The Spicers Household Savings Indicators show that the total net wealth of households rose an estimated 4%, or $18.1 billion, in the June quarter.

The average household enjoyed an increase in net worth of an estimated $10,000 during the quarter and $38,000 for the year to June. In fact, over the last three years, the net worth of the average household has increased $113,000 to stand at just over $300,000.

Commenting on the latest Household Savings Indicators, Spicers Wealth Management's Chief Economic Adviser Rozanna Wozniak says that rapid gains in house prices have fuelled most of the rise in household wealth during the last few years. As a result, an increasing proportion of wealth is tied up in housing. Owner occupied housing now account for around 70% of all household assets, and housing in total account for around 78%.

Household wealth also benefited from a booming local sharemarket this quarter.
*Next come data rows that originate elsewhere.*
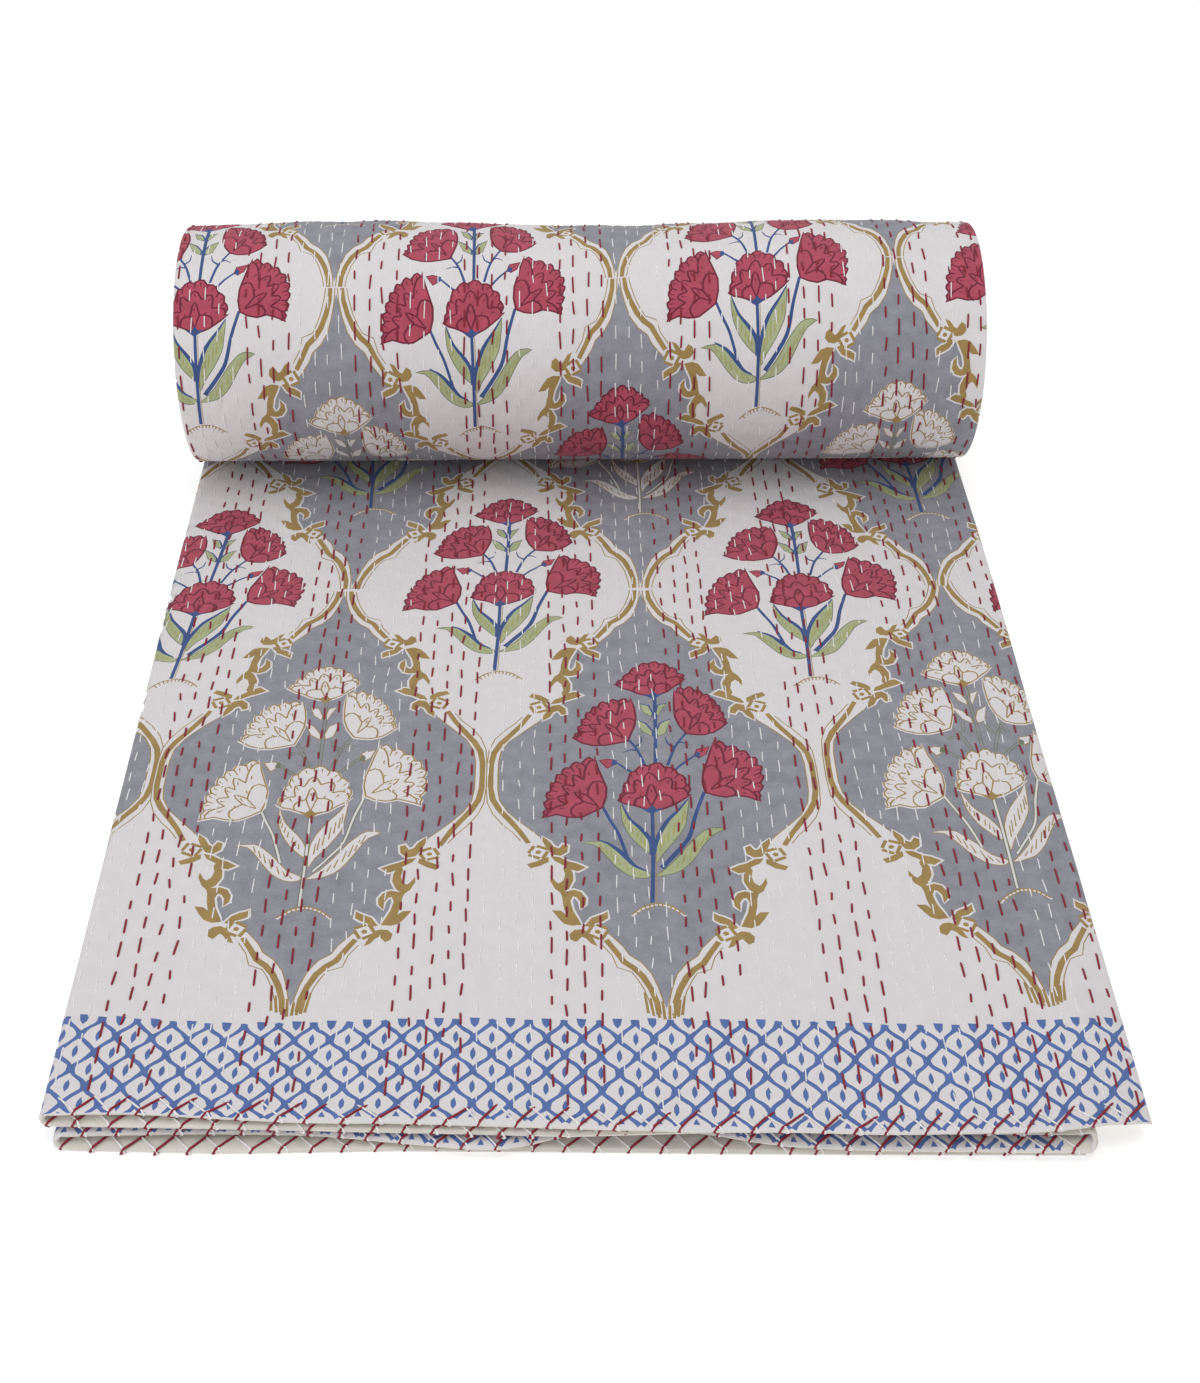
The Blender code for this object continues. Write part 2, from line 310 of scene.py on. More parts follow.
class Cloth:
    """Finds where a point of the flat quilt lies once it is folded and rolled.

    Flat places are given as across, from the top layer's free edge on the right through the three
    folds to the lowest layer's, and along, from the hems to the core of the roll.
    """

    def __init__(self, sizes):
        self.width = sizes.cloth_width
        self.length = sizes.cloth_length
        self.panel = sizes.cloth_width / 4
        self.row = self.panel / ROWS_A_PANEL
        self.thick = sizes.run_cloth
        self.line = ClothLine(self.length)

    def edges(self, layer, along, turn, side):
        """X of a layer's left (side 0) or right (side 1) edge. The inner turns end farther in."""
        at_hem, at_roll = LAYERS[layer][side], LAYERS[layer][side + 2]
        x = at_hem + (at_roll - at_hem) * eased(along / 0.62)
        wound = np.clip(turn, 0, 1)
        # 8.5 mm by the time it has gone round 6.6 times
        farther_in = 0.0085 * (turn / 6.6) ** 2
        fold = (layer + side) // 2
        loose = 0.0007 * np.sin(5.3 * turn + 1.7 * fold + side) * wound
        outwards = 2 * side - 1
        return x - farther_in * outwards + loose - 0.0006 * wound * outwards

    def flat_section(self, across, along, pitch, thick, turn):
        """X, height, both parts of the printed side's normal, and the hem shift."""
        panel = np.clip(np.floor(across / self.panel), 0, 3).astype(int)
        x = np.zeros_like(across)
        height = np.zeros_like(across)
        nx = np.zeros_like(across)
        nh = np.ones_like(across)
        shift = np.zeros_like(across)
        radius = pitch / 2
        inset = radius + thick / 2
        for layer in range(4):
            here = panel == layer
            if not here.any():
                continue
            q = across[here] - layer * self.panel
            left = self.edges(layer, along[here], turn[here], 0) + inset[here]
            right = self.edges(layer, along[here], turn[here], 1)
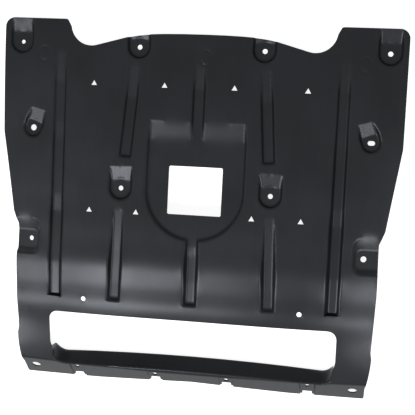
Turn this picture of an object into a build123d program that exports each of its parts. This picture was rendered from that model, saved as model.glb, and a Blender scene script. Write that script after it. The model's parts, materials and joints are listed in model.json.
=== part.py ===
"""Engine splash shield: one moulded sheet of black plastic that closes the bottom of an engine bay.

The shield is modelled with its road side up. Its own panel frame has X across the car, Y to the rear
of the car and Z square to the flat panel, with the origin in the middle of the panel. The finished
moulding is then laid down on its front flange and rear pads, as it would lie on a floor.

The sheet is the space between two blocks, as between the halves of a mould: the upper block has the
road side as its top, the lower block has the engine side, and both are carved with the same pockets.
"""
import os
from math import atan2, cos, degrees, pi, radians, sin, tan

from build123d import *

# Sheet
wall = 3.0
half_width = 427.0
block_depth = 140.0
block_margin = 35.0
grid_pitch_x = 60.0
grid_pitch_y = 14.0
surface_tolerance = 0.5

# Rear edge, with a tab at each side and a round cut-out beside it
tab_rear_y = 433.5
tab_inner_x = 290.0
tab_corner_radius = 20.0
tab_inner_radius = 6.0
rear_edge_y = 409.3
cut_out_x = 237.0
cut_out_bottom_y = 379.0
cut_out_radius = 45.0
cut_out_slope = 15.5
cut_out_end_angle = -8.0
rear_shoulder_x = 155.0
rear_shoulder_run = 25.0

# Side edges, from rear to front
side_taper_y = 190.0
waist_half_width = 401.5
waist_y = 18.0
pad_edge_half_width = 390.5
pad_edge_y = -10.0
arm_edge_half_width = 391.7
arm_edge_y = -120.0
nick_half_width = 387.0
nick_y = -241.0
nick_width = 30.0
nick_depth = 2.4
toe_swell = 3.0
toe_swell_length = 12.0
side_corner_radii = [60.0, 12.0, 12.0, 60.0, 7.0]
toe_corner_radius = 4.0
flange_step_radius = 500.0
toe_half_width = 379.5
toe_y = -325.0

# Road-side surface: a flat middle, drooping sides, a soft ridge and a sloping chin
crown_half_width = 190.0
crown_power = 1.5
side_droop = 28.0
droop_full_y = -60.0
droop_fade_y = -180.0
ridge_start_y = -88.0
ridge_end_y = -136.0
ridge_drop = 7.0
shelf_slope = 3.0
crease_y = -172.0
crease_length = 18.0
chin_slope = 19.5

# Front lip: the ridge where the chin turns into the flange
apex_y = -323.0
apex_bow = 7.0
flange_slope = 49.0
flange_edge_y = -345.0
flange_corner_y = -354.0
flange_step_x = 215.0

# Front slot and the lip wall that rises behind the ridge
slot_half_width = 314.0
slot_rear_y = -198.0
slot_front_y = -297.0
slot_front_bow = 9.0
slot_rear_radius = 20.0
slot_front_radius = 30.0
lip_edge_z = -88.0
lip_slope = 48.0
lip_inset = 4.5
lip_return = 65.0
lip_trim = 1.0

# Pockets
draft = 27.0
lid_clearance = 6.0
overrun = 1.5
punch_reach = 18.0

# Service opening in the round-ended recess
recess_centre_y = 80.0
recess_radius = 101.5
recess_depth = 8.0
recess_ramp_start = 106.0
recess_ramp_end = 149.0
service_width = 115.0
service_length = 102.5
service_centre_y = 81.5
service_corner_radius = 3.5

# Screw pads: a ramp is its start and its end from the hole, and half its width at the end
pad_hole_diameter = 10.5
ear_x = 390.0
ear_y = 383.0
ear_radius = 21.0
ear_depth = 9.5
ear_ramp = (20.0, 50.0, 23.0)
rear_pad_x = 133.0
rear_pad_y = 379.7
rear_pad_radius = 20.5
rear_pad_depth = 10.5
rear_pad_ramp = (15.0, 46.0, 20.5)
side_pad_x = 361.8
side_pad_y = 200.0
side_pad_radius = 17.0
side_pad_depth = 8.0
side_pad_ramp = (15.0, 43.0, 15.0)
side_pad_lean = 20.0
middle_pad_x = 160.2
middle_pad_y = 79.3
middle_pad_radius = 21.0
middle_pad_depth = 8.5
middle_pad_ramp = (17.0, 47.0, 25.0)
ear_hole_diameter_left = 8.5
side_hole_diameter_left = 13.0
side_slot_length = 15.0
side_slot_width = 9.5
lower_hole_diameter_right = 12.5

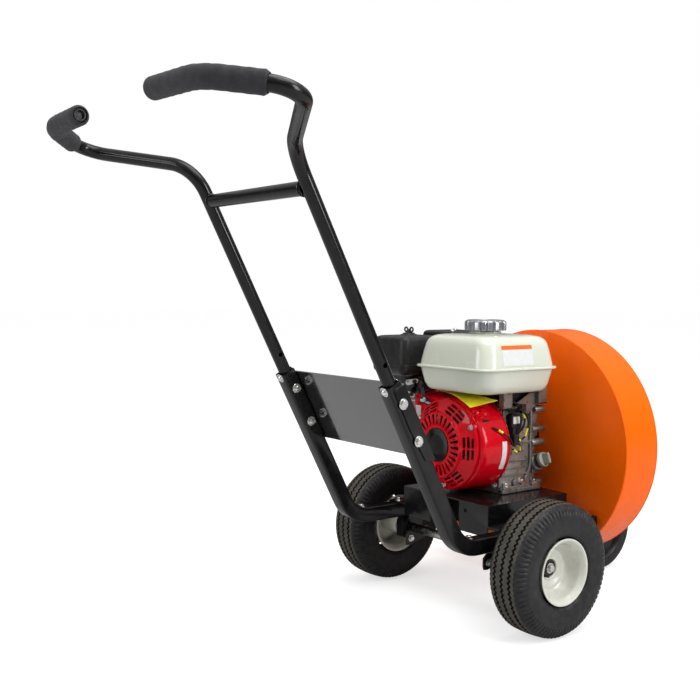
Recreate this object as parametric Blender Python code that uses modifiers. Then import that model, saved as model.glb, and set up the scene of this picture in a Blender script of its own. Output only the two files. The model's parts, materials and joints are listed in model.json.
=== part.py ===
"""Walk-behind wheeled blower: a petrol engine on a tube frame drives a fan in a round steel housing.

Metres, +Z up, +Y forward (towards the fan housing and the caster), +X to the operator's right.
The origin is on the ground under the middle of the machine. spot() takes places measured from
the main axle: x from the centre plane, y forward of the axle, z above the ground.
"""
import math

import bmesh
import bpy
from mathutils import Matrix, Vector

# Overall layout
AXLE_Y = 0.1246
GAP = 0.0003
TRACK_HALF = 0.2465
AXLE_Z = 0.131

# Main wheels, 10 in pneumatic
TYRE_R = 0.131
TYRE_HALF = 0.044
RIM_R = 0.0635
RIM_HALF = 0.0415
AXLE_R = 0.0095
BEARING_R = 0.0165
HUB_OUT = 0.0015
HUB_IN = -0.055
AXLE_END = TRACK_HALF + 0.0035

# Square lower tubes
TUBE_X = 0.168
TUBE_HALF = 0.015875
TUBE_WALL = 0.0019
SLOPE = math.radians(27.9)
SLOPE_Y = -0.286
SLOPE_Z = 0.394
TUBE_TOP = 0.118
CORNER_Y = -0.170
CORNER_Z = 0.176
BEND_R = 0.070
TUBE_FRONT = 0.2205

# Upper handle
HANDLE_R = 0.0127
HANDLE_WALL = 0.0018
HANDLE_FOOT = -0.030
HANDLE_STEP = 0.079
GRIP_R = 0.0180
GRIP_GAP = 0.0010
GRIP_LENGTH = 0.236

# Fan housing
DRUM_R = 0.2525
DRUM_Z = 0.328
DRUM_BACK = 0.225
DRUM_FRONT = 0.330
SHEET = 0.0025
DUCT_TOP = 0.240
DUCT_END = -0.345
INTAKE_R = 0.100

# Engine
CRANK_X = -0.022
CRANK_Z = 0.341
DECK_TOP = 0.236
CYLINDER_TILT = math.radians(25.0)
COVER_BACK = 0.1503
COVER_FRONT = 0.187
TANK_MID = (0.015, 0.052)
CAP_MID = (0.020, 0.043)

# Caster
CASTER_R = 0.1016
CASTER_HALF = 0.025
PIVOT_Y = 0.495
CASTER_Y = 0.450
BRACKET_Z = 0.2225
BRACKET_FRONT = 0.530

SIDE_VIEW = Matrix(((0, 0, 1), (1, 0, 0), (0, 1, 0)))
BACK_VIEW = Matrix(((1, 0, 0), (0, 0, -1), (0, 1, 0)))
TOP_VIEW = Matrix.Identity(3)
UPSIDE_DOWN = Matrix(((1, 0, 0), (0, -1, 0), (0, 0, -1)))
FORWARD = Matrix(((1, 0, 0), (0, 0, 1), (0, -1, 0)))


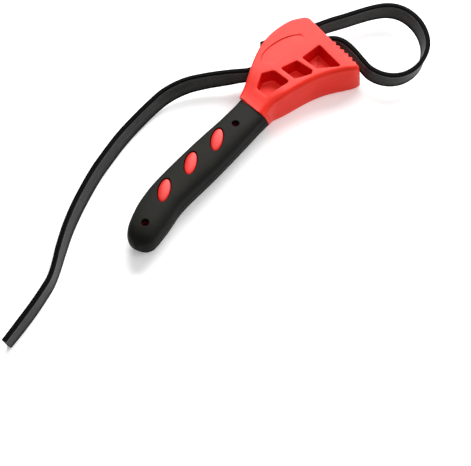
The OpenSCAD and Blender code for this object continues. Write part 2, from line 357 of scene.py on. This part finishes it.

Gains by financial assets outpaced the rise in house prices for the first time since the December 2001 quarter.

"Given the current high levels of interest rates and falling net migration, we still expect the pace of housing appreciation to slow considerably," Wozniak says.

Turning to the election policies affecting household savings, Rozanna Wozniak says with an underlying Budget surplus of $8.3 billion, there is clearly room for some sizeable election promises.

"Labour's decision to give some of this huge surplus to those who need it most has a strong moral argument. However the economic benefits of delivering some of those gains across a wider spectrum should not be ignored."

Wozniak says that if the drive to lift New Zealand's standard of living is to succeed, then further productivity gains are essential to build on the improved economic growth rate achieved in the last decade.

"Juggling spending priorities is never easy. However, it is important that the search to 'redistribute the economic pie' is not given overriding priority over the ongoing need to 'make the economic pie bigger'."